Jesús Areso Blanco (born 2 July 1999) is a Spanish footballer who plays as a right back for Burgos CF, on loan from CA Osasuna.

Club career

Athletic Bilbao
Born in Cascante, Navarre, Areso joined CA Osasuna's youth setup in 2014, from CD Aluvión. On 7 July 2017, after finishing his formation, he moved to Athletic Bilbao after the club paid his € 450,000 release clause; alleging "abusive behavior", Osasuna chose to break off relations with Athletic after this.

Areso was assigned to Athletic's reserves in Segunda División B, making his senior debut on 2 September 2017 by coming on as a late substitute for Peru Nolaskoain in a 4–0 home routing of Real Unión. Initially a backup to Jon Sillero, he subsequently became a starter from the 2018–19 campaign onwards.

In August 2020, after making the pre-season with the main squad, Areso was demoted to the B-team after refusing to agree to a new deal, and spent the entire season without playing a single minute.

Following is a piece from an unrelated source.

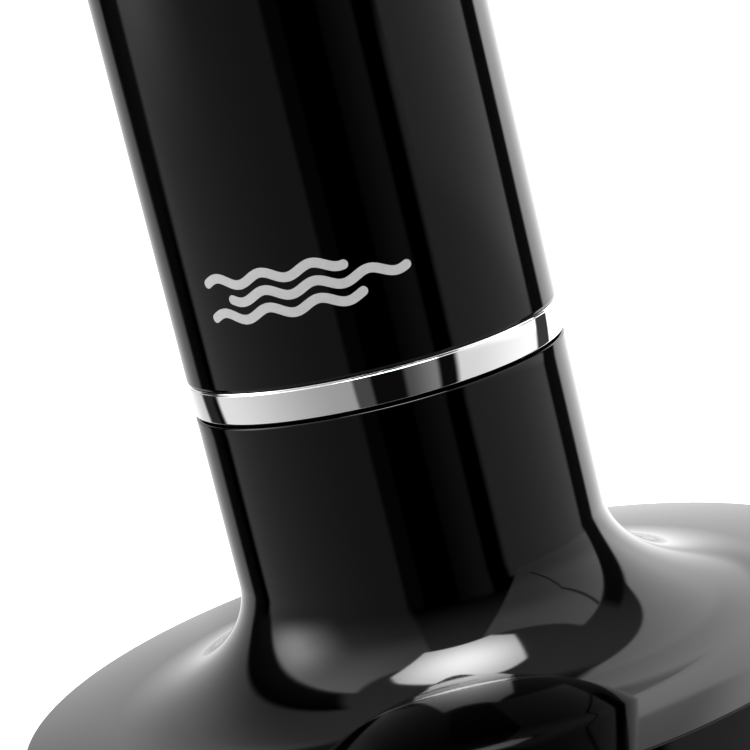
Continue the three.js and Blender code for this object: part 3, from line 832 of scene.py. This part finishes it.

He allegedly refused a contract renewal after seeing few chances of playing in the first team, and officially left the club on 26 May 2021.

Osasuna
Immediately after leaving Athletic, Areso returned to Osasuna after signing a five-year contract on 26 May 2021. He made his professional – and La Liga – debut on 26 September, starting in a 3–2 away win over RCD Mallorca.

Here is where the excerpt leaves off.